*OBJECTIVE:* Write the material out again, line by line, exactly as it is.

# # # # #

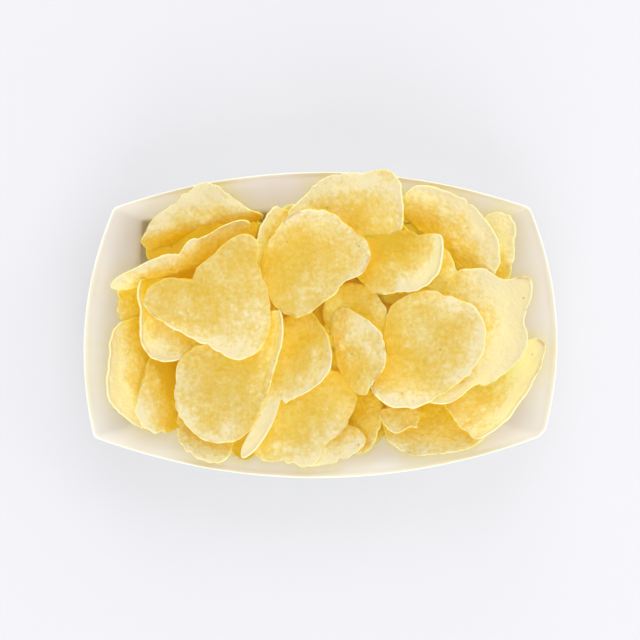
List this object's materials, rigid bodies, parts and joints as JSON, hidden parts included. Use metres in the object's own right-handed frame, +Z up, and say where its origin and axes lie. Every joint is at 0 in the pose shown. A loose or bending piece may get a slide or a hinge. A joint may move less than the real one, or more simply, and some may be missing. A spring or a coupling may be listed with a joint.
{
  "type": "card food tray of potato crisps",
  "caption": "Folded white card food tray with flared walls, heaped above its rim with curled potato crisps.",
  "frame": {"origin": "centre of the tray's outline in plan, on the surface that the base stands on", "axes": "+X along the tray's long side, +Y across it towards the shorter long wall, +Z up"},
  "size_m": [0.199, 0.1284, 0.0713],
  "materials": {
    "card": "matt white coated card",
    "crisp": "dry fried potato with a thin film of oil"
  },
  "bodies": {
    "root": {"tray": "card", "crisps": "crisp"}
  },
  "joints": []
}
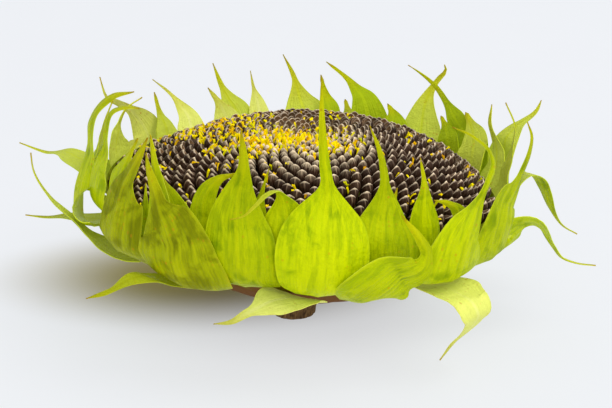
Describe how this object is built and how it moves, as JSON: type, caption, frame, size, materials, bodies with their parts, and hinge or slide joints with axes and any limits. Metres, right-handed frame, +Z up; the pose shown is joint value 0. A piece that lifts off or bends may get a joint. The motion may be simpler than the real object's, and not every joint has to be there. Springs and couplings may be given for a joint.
{
  "type": "sunflower seed head",
  "caption": "Ripe sunflower head cut with a short stub of stem, lying face up: a domed disc of spiral seeds with dried florets, ringed by pointed green bracts, some of them hanging outward.",
  "frame": {"origin": "middle of the head's outline seen from above, at the height of the table that the cut stem stands on", "axes": "+Z up, out of the face of seeds; -Y toward the front, where the tallest bract stands; +X to the right, the side to which the head leans a little"},
  "size_m": [0.2246, 0.1898, 0.1157],
  "materials": {
    "stem": "matte",
    "receptacle": "matte",
    "seed": "satin",
    "bract": "satin",
    "floret": "matte"
  },
  "bodies": {
    "root": {"stem_stub": "stem", "receptacle": "receptacle", "seed_disc": "seed", "bract_outer_01": "bract", "bract_outer_02": "bract", "bract_outer_03": "bract", "bract_outer_04": "bract", "bract_outer_05": "bract", "bract_outer_06": "bract", "bract_outer_07": "bract", "bract_outer_08": "bract", "bract_outer_09": "bract", "bract_outer_10": "bract", "bract_middle_01": "bract", "bract_middle_02": "bract", "bract_middle_03": "bract", "bract_middle_04": "bract", "bract_middle_05": "bract", "bract_middle_06": "bract", "bract_middle_07": "bract", "bract_middle_08": "bract", "bract_middle_09": "bract", "bract_middle_10": "bract", "bract_middle_11": "bract", "bract_middle_12": "bract", "bract_middle_13": "bract", "bract_inner_01": "bract", "bract_inner_02": "bract", "bract_inner_03": "bract", "bract_inner_04": "bract", "bract_inner_05": "bract", "bract_inner_06": "bract", "bract_inner_07": "bract", "bract_inner_08": "bract", "bract_inner_09": "bract", "bract_inner_10": "bract", "bract_inner_11": "bract", "bract_inner_12": "bract", "bract_inner_13": "bract", "bract_inner_14": "bract", "bract_inner_15": "bract", "bract_inner_16": "bract", "bract_inner_17": "bract", "bract_hanging_01": "bract", "bract_hanging_02": "bract", "bract_hanging_03": "bract", "bract_hanging_04": "bract", "bract_hanging_05": "bract", "bract_hanging_06": "bract", "bract_hanging_07": "bract", "bract_hanging_08": "bract"}
  },
  "joints": []
}
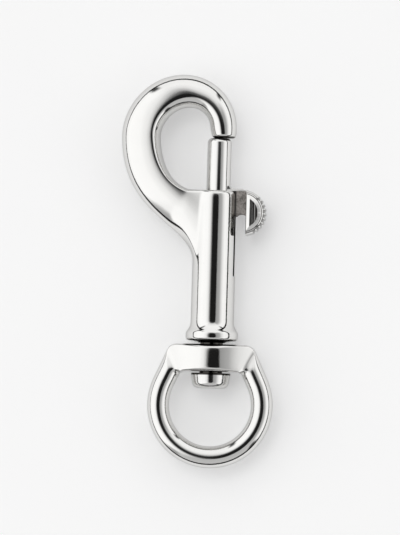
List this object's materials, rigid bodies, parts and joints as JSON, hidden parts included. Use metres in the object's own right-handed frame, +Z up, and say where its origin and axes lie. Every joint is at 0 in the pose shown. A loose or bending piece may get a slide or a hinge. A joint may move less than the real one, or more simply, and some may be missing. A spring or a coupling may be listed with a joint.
{
  "type": "swivel snap hook",
  "caption": "Metal swivel-eye bolt snap: a hook closed by a sprung sliding bolt with a thumb knob, on an eye that turns on a headed pin.",
  "frame": {"origin": "centre of the eye's round opening, on the barrel's axis and on the snap's middle plane", "axes": "+Y along the barrel towards the hook, +X towards the thumb knob, +Z up out of the plane the snap lies in"},
  "size_m": [0.0385, 0.0951, 0.0126],
  "materials": {
    "polished_casting": "polished stainless casting",
    "polished_bolt": "polished rod and knob, as-cast stem",
    "spring_wire": "drawn spring wire",
    "turned_pin": "polished turned rivet",
    "polished_eye": "polished stainless casting"
  },
  "bodies": {
    "hook": {"hook_body": "polished_casting", "spring": "spring_wire", "swivel_pin": "turned_pin"},
    "bolt": {"bolt": "polished_bolt"},
    "eye": {"swivel_eye": "polished_eye"}
  },
  "joints": [
    {"name": "bolt_slide", "type": "slide", "parent": "hook", "child": "bolt", "axis": [0, -1, 0], "range_m": [0, 0.0143], "stiffness_N_per_m": 450, "springref_m": -0.01, "deforming": ["spring"]},
    {"name": "eye_swivel", "type": "hinge", "parent": "hook", "child": "eye", "pos_m": [0, 0, 0], "axis": [0, 1, 0], "continuous": true}
  ]
}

# # # # #

*SOLUTION FOR THIS TASK:*
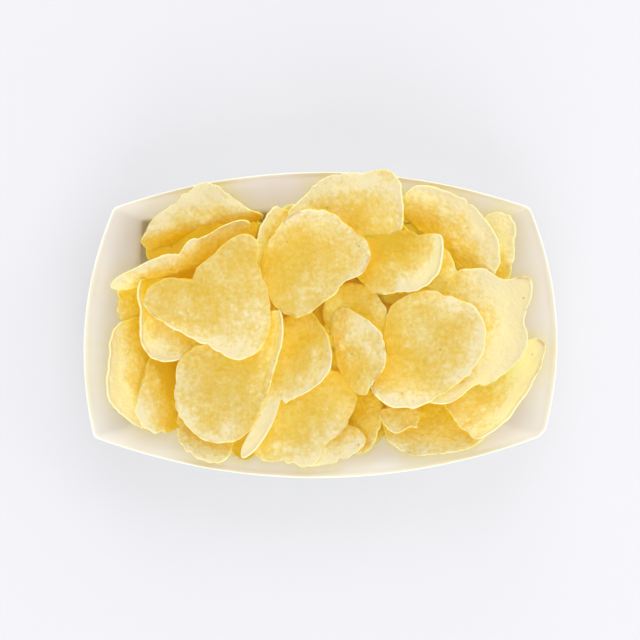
List this object's materials, rigid bodies, parts and joints as JSON, hidden parts included. Use metres in the object's own right-handed frame, +Z up, and say where its origin and axes lie. Every joint is at 0 in the pose shown. A loose or bending piece may get a slide or a hinge. A joint may move less than the real one, or more simply, and some may be missing. A spring or a coupling may be listed with a joint.
{
  "type": "card food tray of potato crisps",
  "caption": "Folded white card food tray with flared walls, heaped above its rim with curled potato crisps.",
  "frame": {"origin": "centre of the tray's outline in plan, on the surface that the base stands on", "axes": "+X along the tray's long side, +Y across it towards the shorter long wall, +Z up"},
  "size_m": [0.199, 0.1284, 0.0713],
  "materials": {
    "card": "matt white coated card",
    "crisp": "dry fried potato with a thin film of oil"
  },
  "bodies": {
    "root": {"tray": "card", "crisps": "crisp"}
  },
  "joints": []
}
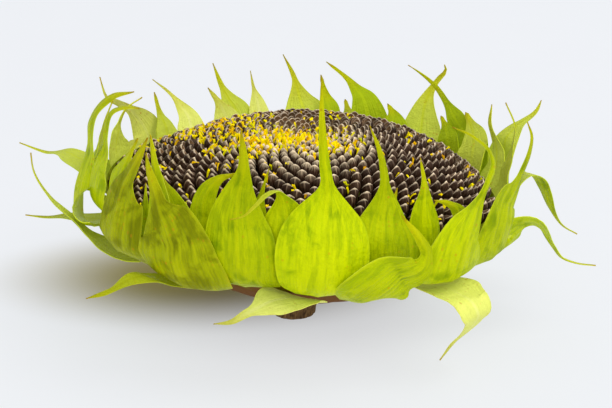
Describe how this object is built and how it moves, as JSON: type, caption, frame, size, materials, bodies with their parts, and hinge or slide joints with axes and any limits. Metres, right-handed frame, +Z up; the pose shown is joint value 0. A piece that lifts off or bends may get a joint. The motion may be simpler than the real object's, and not every joint has to be there. Springs and couplings may be given for a joint.
{
  "type": "sunflower seed head",
  "caption": "Ripe sunflower head cut with a short stub of stem, lying face up: a domed disc of spiral seeds with dried florets, ringed by pointed green bracts, some of them hanging outward.",
  "frame": {"origin": "middle of the head's outline seen from above, at the height of the table that the cut stem stands on", "axes": "+Z up, out of the face of seeds; -Y toward the front, where the tallest bract stands; +X to the right, the side to which the head leans a little"},
  "size_m": [0.2246, 0.1898, 0.1157],
  "materials": {
    "stem": "matte",
    "receptacle": "matte",
    "seed": "satin",
    "bract": "satin",
    "floret": "matte"
  },
  "bodies": {
    "root": {"stem_stub": "stem", "receptacle": "receptacle", "seed_disc": "seed", "bract_outer_01": "bract", "bract_outer_02": "bract", "bract_outer_03": "bract", "bract_outer_04": "bract", "bract_outer_05": "bract", "bract_outer_06": "bract", "bract_outer_07": "bract", "bract_outer_08": "bract", "bract_outer_09": "bract", "bract_outer_10": "bract", "bract_middle_01": "bract", "bract_middle_02": "bract", "bract_middle_03": "bract", "bract_middle_04": "bract", "bract_middle_05": "bract", "bract_middle_06": "bract", "bract_middle_07": "bract", "bract_middle_08": "bract", "bract_middle_09": "bract", "bract_middle_10": "bract", "bract_middle_11": "bract", "bract_middle_12": "bract", "bract_middle_13": "bract", "bract_inner_01": "bract", "bract_inner_02": "bract", "bract_inner_03": "bract", "bract_inner_04": "bract", "bract_inner_05": "bract", "bract_inner_06": "bract", "bract_inner_07": "bract", "bract_inner_08": "bract", "bract_inner_09": "bract", "bract_inner_10": "bract", "bract_inner_11": "bract", "bract_inner_12": "bract", "bract_inner_13": "bract", "bract_inner_14": "bract", "bract_inner_15": "bract", "bract_inner_16": "bract", "bract_inner_17": "bract", "bract_hanging_01": "bract", "bract_hanging_02": "bract", "bract_hanging_03": "bract", "bract_hanging_04": "bract", "bract_hanging_05": "bract", "bract_hanging_06": "bract", "bract_hanging_07": "bract", "bract_hanging_08": "bract"}
  },
  "joints": []
}
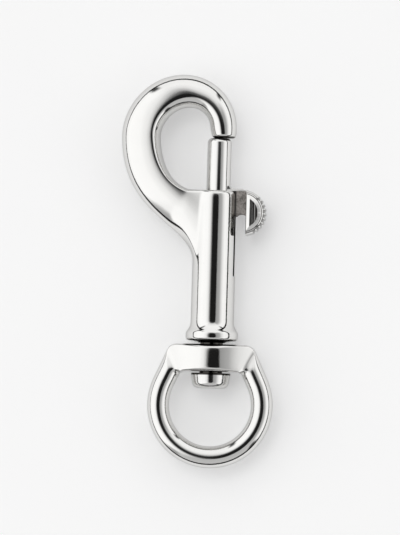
List this object's materials, rigid bodies, parts and joints as JSON, hidden parts included. Use metres in the object's own right-handed frame, +Z up, and say where its origin and axes lie. Every joint is at 0 in the pose shown. A loose or bending piece may get a slide or a hinge. A joint may move less than the real one, or more simply, and some may be missing. A spring or a coupling may be listed with a joint.
{
  "type": "swivel snap hook",
  "caption": "Metal swivel-eye bolt snap: a hook closed by a sprung sliding bolt with a thumb knob, on an eye that turns on a headed pin.",
  "frame": {"origin": "centre of the eye's round opening, on the barrel's axis and on the snap's middle plane", "axes": "+Y along the barrel towards the hook, +X towards the thumb knob, +Z up out of the plane the snap lies in"},
  "size_m": [0.0385, 0.0951, 0.0126],
  "materials": {
    "polished_casting": "polished stainless casting",
    "polished_bolt": "polished rod and knob, as-cast stem",
    "spring_wire": "drawn spring wire",
    "turned_pin": "polished turned rivet",
    "polished_eye": "polished stainless casting"
  },
  "bodies": {
    "hook": {"hook_body": "polished_casting", "spring": "spring_wire", "swivel_pin": "turned_pin"},
    "bolt": {"bolt": "polished_bolt"},
    "eye": {"swivel_eye": "polished_eye"}
  },
  "joints": [
    {"name": "bolt_slide", "type": "slide", "parent": "hook", "child": "bolt", "axis": [0, -1, 0], "range_m": [0, 0.0143], "stiffness_N_per_m": 450, "springref_m": -0.01, "deforming": ["spring"]},
    {"name": "eye_swivel", "type": "hinge", "parent": "hook", "child": "eye", "pos_m": [0, 0, 0], "axis": [0, 1, 0], "continuous": true}
  ]
}